Testing was done using a conductivity cell made of Hastelloy; allowing simultaneous measurement of fracture compaction and permeability. The proppant filled fracture (concentration: 0.75-3 lb/ft2) is subjected to axial load (5000 psi) to simulate closure stress. Brine is flowed through the pack at a constant rate (3 ml/min) at elevated temperature (250° F) over an extended duration of time (from 10-60 days). 20/40 and 60/100 mesh Ottawa sand were used in this study. The proppant-pack performance is evaluated between shale platens fabricated from Eagle Ford rock (58% clay by wt.; Nanoindentation Young's modulus - 16 GPa).
Experiments on the 20/40 and 60/100 Ottawa sand (1.5 lb/ft2 proppant concentration) at elevated pressure (5000 psi) and temperature (250° F), spanning 10 days demonstrate that proppant size strongly impacts proppant performance. The proppant-pack permeability for 60/100 sand drops dramatically within a few hours. The 20/40 proppant permeability is double the permeability of 60/100 sand even after 10 days of testing. Approximately 60% compaction is observed over the test duration, with 28% contribution from proppant crushing and rearrangement, and 32% contribution from embedment. Particle size analysis of proppant grains and SEM images verify proppant crushing, fines migration and embedment as dominant damage mechanisms. Proppant embedment and crushing are observed to be dependent on the shales being tested.
Fracturing jobs involve maintaining a basic pH environment for optimal performance of fluid additives for better proppant placement via control on viscosity.

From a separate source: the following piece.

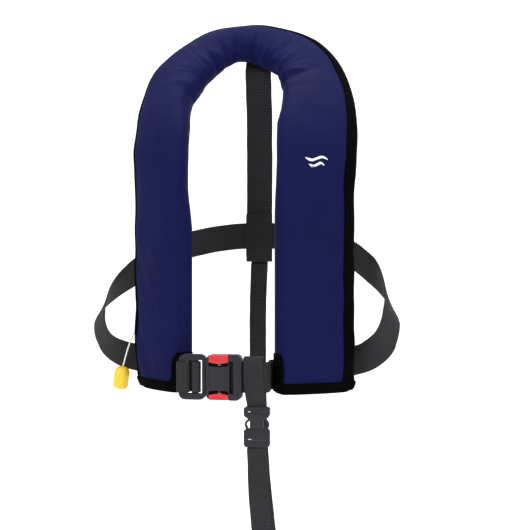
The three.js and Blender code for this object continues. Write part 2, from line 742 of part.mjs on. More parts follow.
function pinSpring(pinLow) {
  const [radius, wire, turns] = [2.1, 0.4, 3];
  const [low, high] = [pinLow + 3 + clearance + wire, inflatorTop - 12 - 1 - wire];
  const coil = new THREE.Curve();
  coil.getPoint = (t, target = vec()) => target.set(
    bottleX + radius * Math.cos(2 * Math.PI * turns * t),
    bottleY + radius * Math.sin(2 * Math.PI * turns * t),
    low + (high - low) * t,
  );
  const section = new THREE.Shape().absarc(0, 0, wire, 0, Math.PI * 2);
  return new THREE.ExtrudeGeometry(section, { steps: turns * 10, extrudePath: coil, curveSegments: 3 });
}

function firingLever() {
  const tip = vec(-33, 0, -372);
  const arm = ribbon([vec(leverX, 0, leverZ), tip.clone().lerp(vec(leverX, 0, leverZ), 0.5), tip], vec(0, 1, 0), 4.4, 2, 5);
  const lever = join(
    rod(4.6, 4.4, 'y').translate(leverX, 0, leverZ),
    arm,
    rod(3.4, 4.4, 'y').translate(tip.x, 0, tip.z),
  );
  return cut(lever, rod(1.9, 8, 'y').translate(leverX, 0, leverZ), rod(1.5, 8, 'y').translate(tip.x, 0, tip.z));
}

// ---- pull handle ----

function addPull() {
  const cordEnd = 66;
  const along = (d) => toggleTop.clone().addScaledVector(pullLine, d);
  const section = new THREE.Shape().absarc(0, 0, cordRadius, 0, Math.PI * 2);
  const route = new THREE.CatmullRomCurve3([along(clearance), along(20), along(40), along(cordEnd)]);
  add('pull_cord', new THREE.ExtrudeGeometry(section, {
    steps: 14, extrudePath: route, curveSegments: 4,
  }), white);
  const [r, l] = [toggleRadius, toggleLength];
  const handle = turned([
    [0, -l], [r * 0.55, -l + 0.8], [r * 0.88, -l + 4], [r, -l + 9], [r * 0.97, -l * 0.4], [r * 0.85, -5],
    [r * 0.55, -1.2], [2.6, 0], [0, 0],
  ], 24);
  const tilt = new THREE.Quaternion().setFromUnitVectors(vec(0, 0, 1), vec(0.12, 0.02, 1).normalize());
  handle.applyQuaternion(tilt).translate(toggleTop.x, toggleTop.y, toggleTop.z);
  add('pull_toggle', handle, yellow);
}

// ---- bladder and oral inflation ----

const bladderInset = coverWall + 1;
const tubeU = 12 - panelWidth / 2;

function bladderOutline(side) {
  return (station, inner = -station.width / 2 + bladderInset) => {
    const a = station.width / 2 - bladderInset;
    const b = station.thickness / 2 - bladderInset;
    const back = backLine(station) + 0.8;
    const arch = archOutline(station, bladderInset).map(([u, v]) => [Math.max(u, inner), v]);
    return side && [[a, back], ...arch.map(([u, v]) => [u, Math.min(v, b)]), [inner, back]];
  };
}

function addBladder() {
  const lobeBottom = -382;
  const bottleHigh = inflatorTop - 8.5 + bottleLength;
  const left = straightStations('left', [lobeBottom, panelStraightTop - 6]);
  const right = straightStations('right', [panelStraightTop, bottleHigh + 3]);
  const outline = bladderOutline(1);
  const stations = [
    ...left, ...shoulderRun.slice(1, -1), ...right,
  ];
  const narrow = tubeU + tubeRadius + clearance;
  add('folded_bladder', sweep(stations, (station, k) => outline(station, k < left.length ? narrow : undefined)), bladderYellow);
}

function addOralTube() {
  const group = panelGroup('left');
  const [top, bottom] = [panelStraightTop - 9, -385];
  const place = (geometry) => geometry.translate(tubeU, 2, 0);
  add('oral_tube', place(rod(tubeRadius, top - bottom, 'z').translate(0, 0, (top + bottom) / 2)), black, group);
  add('oral_valve', place(turned([
    [0, bottom - 16], [3.5, bottom - 16], [4.2, bottom - 12], [6, bottom - 8], [6, bottom - clearance], [0, bottom - clearance],
  ])), red, group);
  const capHigh = bottom - 7;
  add('oral_cap', place(cut(
    rod(7.2, 14, 'z').translate(0, 0, capHigh - 7),
    rod(6.4, 11, 'z').translate(0, 0, capHigh - 4.5),
  )), black, group);
  const rest = panelThickness / 2 - clearance;
  const whistle = cut(
    join(slab(2, 36, -446, -434, rest - 11, rest, 3), rod(8, 11, 'y').translate(30, rest - 5.5, -438)),
    box(12, 18, rest - 12, rest - 6, -440, -430),
    box(0, 13, rest - 8, rest - 3, -443, -437),
  );
  add('whistle', whistle, yellow, group);
}

addHorseshoe();
addHarness();
addWaistBuckle();
addCrotchClip();
addInflator();
addPull();
addBladder();
addOralTube();

export default jacket;
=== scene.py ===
import math

import bmesh
import bpy
import numpy as np
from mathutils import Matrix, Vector


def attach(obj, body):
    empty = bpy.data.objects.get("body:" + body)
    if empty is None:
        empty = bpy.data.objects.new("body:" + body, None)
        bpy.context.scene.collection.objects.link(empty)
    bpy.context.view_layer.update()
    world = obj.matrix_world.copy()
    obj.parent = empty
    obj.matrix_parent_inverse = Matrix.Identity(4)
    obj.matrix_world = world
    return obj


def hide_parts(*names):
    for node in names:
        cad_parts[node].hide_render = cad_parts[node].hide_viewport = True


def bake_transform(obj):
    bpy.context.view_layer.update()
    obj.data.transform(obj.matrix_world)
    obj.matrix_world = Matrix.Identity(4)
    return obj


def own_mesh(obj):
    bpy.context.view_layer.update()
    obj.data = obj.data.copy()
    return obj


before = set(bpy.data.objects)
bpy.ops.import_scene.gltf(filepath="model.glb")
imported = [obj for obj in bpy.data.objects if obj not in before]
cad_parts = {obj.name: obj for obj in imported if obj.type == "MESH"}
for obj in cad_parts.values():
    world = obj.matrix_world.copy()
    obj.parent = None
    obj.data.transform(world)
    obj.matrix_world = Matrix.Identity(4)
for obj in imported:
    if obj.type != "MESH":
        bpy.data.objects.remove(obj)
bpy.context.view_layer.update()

# The drawing is in millimetres; its origin lies this far from the neck's rest point
shift = np.array([6.0, 1.897698, 19.021222])


def place(points):
    return (np.asarray(points, float) + shift) / 1000


def unit(v):
    v = np.asarray(v, float)
    return v / np.maximum(np.linalg.norm(v, axis=-1, keepdims=True), 1e-12)


def smooth(x, low, high):
    t = np.clip((np.asarray(x, float) - low) / (high - low), 0, 1)
    return t * t * (3 - 2 * t)


def bump(x, middle, spread):
    return np.exp(-(((np.asarray(x, float) - middle) / spread) ** 2))


def wander(x, wavelengths, seed):
    local = np.random.default_rng(seed)
    total = np.zeros_like(np.asarray(x, float))
    for wavelength in wavelengths:
        total += np.sin(2 * math.pi * np.asarray(x, float) / wavelength + local.uniform(0, 6.28))
    return total / len(wavelengths)


def walked(points):
    # the length along a line of points, at each of them
    return np.concatenate([[0], np.cumsum(np.linalg.norm(np.diff(points, axis=0), axis=1))])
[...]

A second study was conducted to compare performance on similar Eagle Ford shale by altering the fluid chemistry (pH ~ 10.5) to understand the impact on permeability and compaction over time. Over a duration of 20 days, the permeability dropped from 120 darcy to 200 md. After 8 days, the pH:10 brine permeability was 10 times lower than pH:7 brine permeability. After 18 days, the fracture width reduced by 90%, indicating a creep behavior. High silica content (>20 ppm) was observed in the outlet brine. The proppant and rock surface were studied under SEM to investigate the role of secondary mineral growth during the drastic reduction of permeability.

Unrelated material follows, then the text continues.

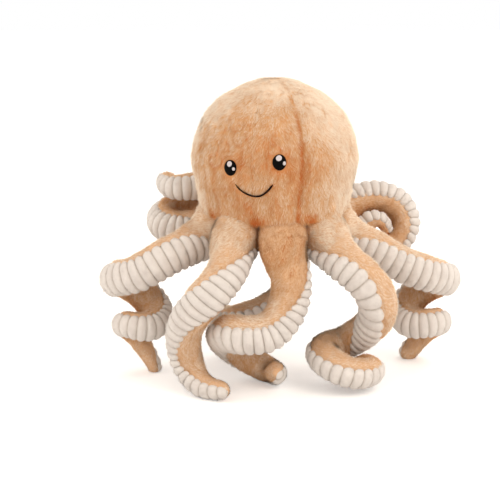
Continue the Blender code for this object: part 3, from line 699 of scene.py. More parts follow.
def ribbed_material(name):
    """Ribbed velboa, a short knitted polyester pile: matt, with a soft bloom and a nap, duller in patches,
    and darker with painted shade in the valleys between ribs."""
    rib = bpy.context.scene.octopus_rib
    material = new_material(name)
    where = add(material, "ShaderNodeTexCoord").outputs["Object"]
    nap = add(material, "ShaderNodeTexNoise", {"Scale": 1000.0 / NAP_MM, "Detail": 3.0}, Vector=where)
    cloud = add(material, "ShaderNodeTexNoise", {"Scale": 1000.0 / CLOUD_MM, "Detail": 2.0}, Vector=where)
    ramp = add(material, "ShaderNodeValToRGB", Fac=cloud.outputs["Fac"])
    stops = ramp.color_ramp.elements
    stops[0].position, stops[0].color = CLOUD_STOPS[0], linear(rib.shade)
    stops[1].position, stops[1].color = CLOUD_STOPS[1], linear(rib.colour)
    tone = add(material, "ShaderNodeAttribute", {"attribute_name": "tone"})
    # Painted shade: the valley colour, mixed in by the ribs' tone.
    mix = add(material, "ShaderNodeMix", {"data_type": "RGBA"}, tone.outputs["Fac"])
    mix.inputs[MIX_FIRST].default_value = linear(rib.valley)
    material.node_tree.links.new(ramp.outputs["Color"], mix.inputs[MIX_SECOND])
    bump = add(material, "ShaderNodeBump", {"Strength": 0.5, "Distance": 0.0008}, Height=nap.outputs["Fac"])
    shader = add(material, "ShaderNodeBsdfPrincipled",
                 {"Roughness": 0.85, "Sheen Weight": 0.4, "Sheen Roughness": 0.35,
                  "Specular IOR Level": 0.2},
                 Base_Color=mix.outputs[MIX_RESULT], Normal=bump.outputs["Normal"])
    add(material, "ShaderNodeOutputMaterial", {}, shader.outputs[0])
    return material


def thread_material(name):
    """Machine embroidery in polyester thread: close parallel stitches with a soft gloss along them."""
    colour, roughness = THREADS[name]
    material = new_material(name)
    where = add(material, "ShaderNodeTexCoord").outputs["Object"]
    wave = add(material, "ShaderNodeTexWave",
               {"Scale": 1000.0 / STITCH_MM, "Distortion": 1.5, "Detail": 1.0, "bands_direction": "Z"},
               Vector=where)
    bump = add(material, "ShaderNodeBump", {"Strength": 0.4, "Distance": 0.0002},
               Height=wave.outputs["Fac"])
    shader = add(material, "ShaderNodeBsdfPrincipled",
                 {"Roughness": roughness, "Base Color": linear(colour), "Specular IOR Level": 0.06},
                 Normal=bump.outputs["Normal"])
    add(material, "ShaderNodeOutputMaterial", {}, shader.outputs[0])
    return material


def shared(name, maker=thread_material):
    """A material made once and shared."""
    return bpy.data.materials.get(name) or maker(name)


def fur():
    """The fur's material."""
    return shared("faux_rabbit_fur", fur_material)


def ribbed():
    """The ribbed plush's material."""
    return shared("ribbed_velboa", ribbed_material)


PROFILE_ROWS = spline(np.array(list(UNDER_PROFILE_SHARES) + [
    (HEAD_TOP_SHARE * math.sin(math.radians(a)), math.cos(math.radians(a))) for a in CROWN_ANGLES]
    + [(HEAD_TOP_SHARE, 0.0)]))
PROFILE_MARKS = np.r_[0.0, np.cumsum(np.linalg.norm(np.diff(PROFILE_ROWS, axis=0), axis=1))]
PROFILE_MARKS /= PROFILE_MARKS[-1]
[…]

This study is focused on understanding fracture conductivity under as realistic near in-situ experimental conditions. Testing between shale platens at reservoir temperature and pressure conditions is more representative of subsurface environment. Dynamic measurements in the current study were conducted for long duration (spanning 10-30 days) using brine. This allows the study of effects of mechanical and chemical degradation of fracture conductivity, which has been used to separate the effects of crushing and embedment. Our results demonstrate that the fracture conductivity is dependent on proppant size and pH of the flowing solution.